CARACAS (Reuters) - Venezuelan OPEC President Ali Rodriguez said the cartel will focus on crude oil inventories when considering a production increase to calm runaway petroleum prices at a ministerial meeting in Vienna.

In an interview published in El Universal newspaper Sunday, the Venezuelan oil minister said high oil prices were due not solely to rising demand from strong world economic growth.

Rodriguez also blamed international futures markets speculation, high taxes imposed by consumer governments and bottlenecks in refining in the West.
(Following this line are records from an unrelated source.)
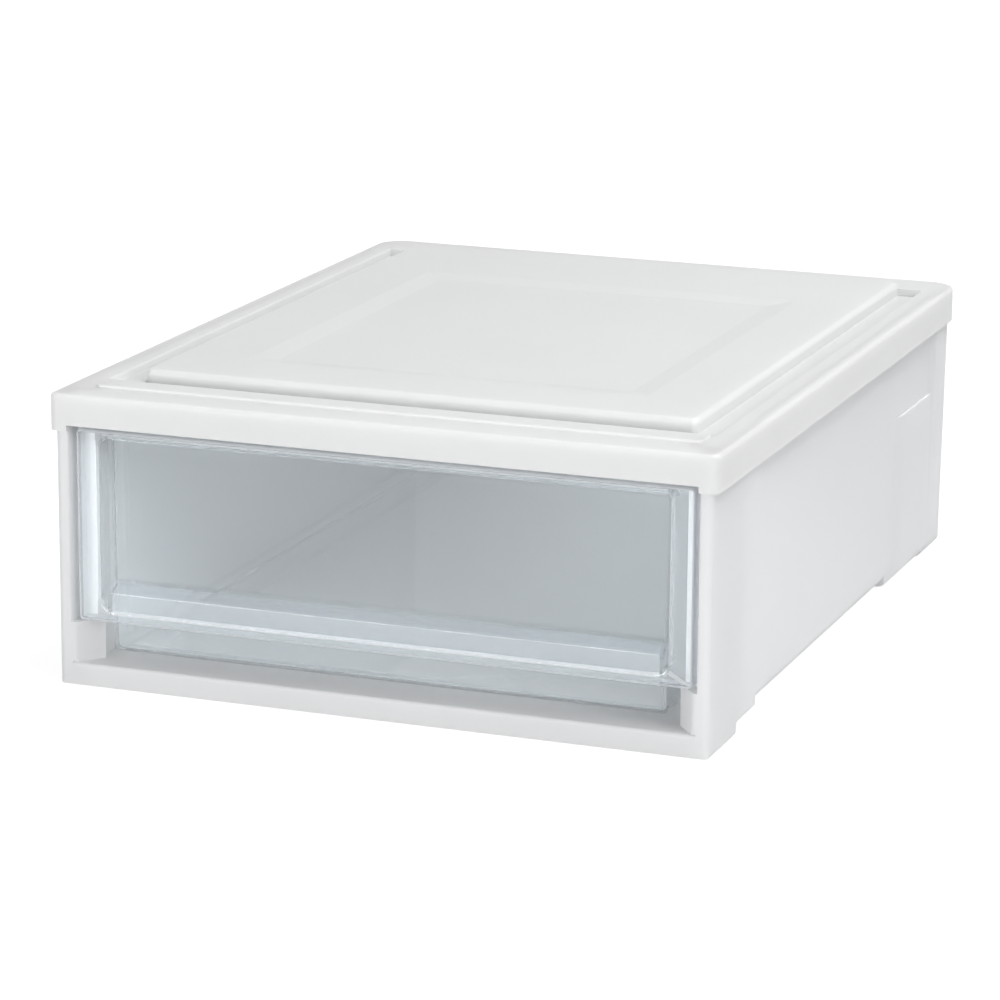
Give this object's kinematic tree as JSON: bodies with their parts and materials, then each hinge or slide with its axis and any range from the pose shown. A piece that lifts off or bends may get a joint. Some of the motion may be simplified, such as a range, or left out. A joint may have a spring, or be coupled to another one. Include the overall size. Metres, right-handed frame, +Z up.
{
  "type": "stackable drawer box",
  "caption": "Low stackable storage box: white case with a clipped cover and a translucent slide-out drawer with a moulded finger grip.",
  "frame": {"origin": "under the middle of the box, on the plane of its feet", "axes": "+Z up, the drawer's front faces -Y, +X to the right seen from the front"},
  "size_m": [0.4, 0.51, 0.176],
  "materials": {
    "case_white": "satin moulded polypropylene",
    "cover_white": "satin moulded polypropylene",
    "drawer_clear": "translucent moulded polypropylene, lightly milky"
  },
  "bodies": {
    "case": {"case_body": "case_white", "top_cover": "cover_white"},
    "drawer": {"drawer": "drawer_clear"}
  },
  "joints": [
    {"name": "drawer_slide", "type": "slide", "parent": "case", "child": "drawer", "axis": [0, -1, 0], "range_m": [0, 0.3762]}
  ]
}
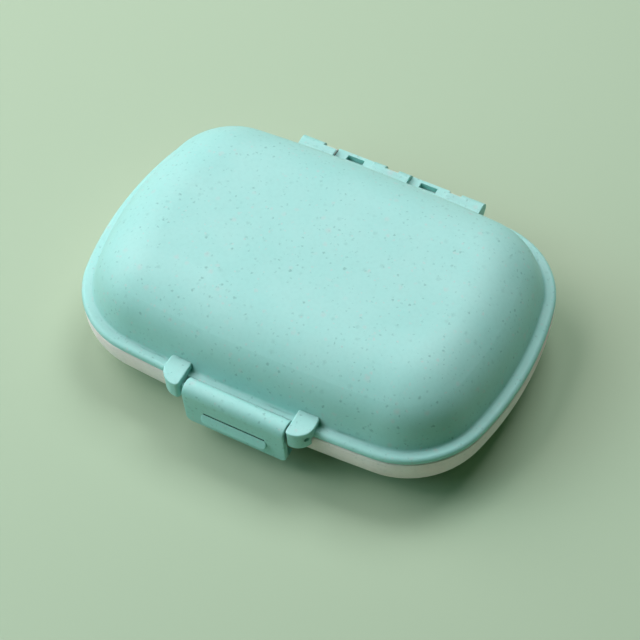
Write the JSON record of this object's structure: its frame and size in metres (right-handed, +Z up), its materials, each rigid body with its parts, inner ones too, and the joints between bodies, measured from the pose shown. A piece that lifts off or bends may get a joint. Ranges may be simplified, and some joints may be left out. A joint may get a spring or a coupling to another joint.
{
  "type": "pill organizer",
  "caption": "Pocket pill box: bowed rectangular tub with lift-out divided tray, domed lid on a rear pin hinge and a front snap latch over a soft seal.",
  "frame": {"origin": "on the resting surface under the middle of the tub's outline", "axes": "+Z up, the latch faces -Y, the hinge is at +Y, +X runs along the long side to the right as the latch is faced"},
  "size_m": [0.125, 0.0936, 0.0348],
  "materials": {
    "teal_plastic": "satin, finely speckled with darker and pinkish fibres",
    "white_plastic": "satin off-white with faint fine flecks",
    "tray_plastic": "satin milky white",
    "pin_plastic": "satin",
    "pin_steel": "drawn wire, dull",
    "seal_silicone": "soft translucent-looking silicone, matte"
  },
  "bodies": {
    "base": {"base_shell": "white_plastic", "compartment_tray": "tray_plastic", "divider_front_1": "tray_plastic", "divider_front_2": "tray_plastic", "divider_front_3": "tray_plastic", "divider_rear_1": "tray_plastic", "divider_rear_2": "tray_plastic", "divider_rear_3": "tray_plastic", "hinge_pins": "pin_steel"},
    "lid": {"lid_shell": "teal_plastic", "seal_ring": "seal_silicone", "latch_pin": "pin_plastic"},
    "latch": {"latch_flap": "teal_plastic"}
  },
  "joints": [
    {"name": "lid_hinge", "type": "hinge", "parent": "base", "child": "lid", "pos_m": [0, 0.0435, 0.017], "axis": [-1, 0, 0], "range_deg": [0, 175]},
    {"name": "latch_swing", "type": "hinge", "parent": "lid", "child": "latch", "pos_m": [-0.0005, -0.0441, 0.0179], "axis": [-1, 0, 0], "range_deg": [0, 180]}
  ]
}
U.S. benchmark crude oil futures in New York closed at $33.40 a barrel Friday, just below their highest level since the 1991 Gulf War.

Asked if a production increase was necessary at OPEC's September 10 ministerial meeting, Rodriguez said ``We have to focus on inventories, because experience has taught us that if stocks rise above 82 days supply it will cause a price fall, because speculators are watching these supplies just as closely as we are.''

Crude inventories were currently equivalent to just over 80 days of consumption, and were growing, Rodriguez said.

``If we continue to increase them they could rise as high as 87 days,'' the OPEC president said, noting that stock levels of 86 days in 1998 had provoked a slump in international prices.

Rodriguez, the leading proponent of an OPEC price band to stabilize oil prices between $22 to $28 a barrel, did not mention the mechanism, which could trigger an automatic production increase ahead of the Vienna meeting. Under the terms of this price band, unofficially agreed to at a March ministerial meeting, the cartel would increase output by 500,000 barrels a day, equivalent to 0.7 percent of world demand, if its export basket price remains over $28 per barrel for 20 days.

The basket broke above $28 a barrel on August 14, and stood at $31.71 per barrel Thursday. Unless the OPEC basket price falls below $28 a barrel, it would trigger the band mechanism on September 8.

Meanwhile, Rodriguez urged Western nations to turn their attention to an acute shortage of refining capacity, which had helped to drive gasoline prices sharply higher this year.

``We have a terrible bottleneck in refining and that is going to be a recurrent problem in the coming years, which is going to get more serious all the time,'' Rodriguez said.

Rodriguez also questioned figures showing a fall in distillate stocks in recent weeks, which he said he had discussed with Mexican Energy Minister Luis Tellez.

``It interested us a great deal the fall in distillate stocks when consumption of distillates continues to be low. It appears that all this is apart of the manipulation of figures,'' he said.

http://dailynews.yahoo.com/h/nm/20000903/bs/oil_opec_dc_1.html

-- Martin Thompson (mthom1927@aol.com), September 03, 2000

Answers

``We have a terrible bottleneck in refining and that is going to be a recurrent problem in the coming years, which is going to get more serious all the time,'' Rodriguez said.

OR

``It interested us a great deal the fall in distillate stocks when consumption of distillates continues to be low. It appears that all this is apart of the manipulation of figures,'' he said.

Well which is it?

And why the bottleneck? What's going on?

-- (perry@ofuzzy1.com), September 03, 2000.


What's with this 80 inventory baloney? Where are these elusive inventories? In this country we're at a 24-year low, Europe is bleeding, and Asia is hurting with the big curtailment in Indonesian oil deliveries.

Has anybody looked under the rug? These OPEC politicians sound like our own--especially Al Gore. Lots of smoke and mirrors, and an all-encompassing let's fool everybody we can strategy.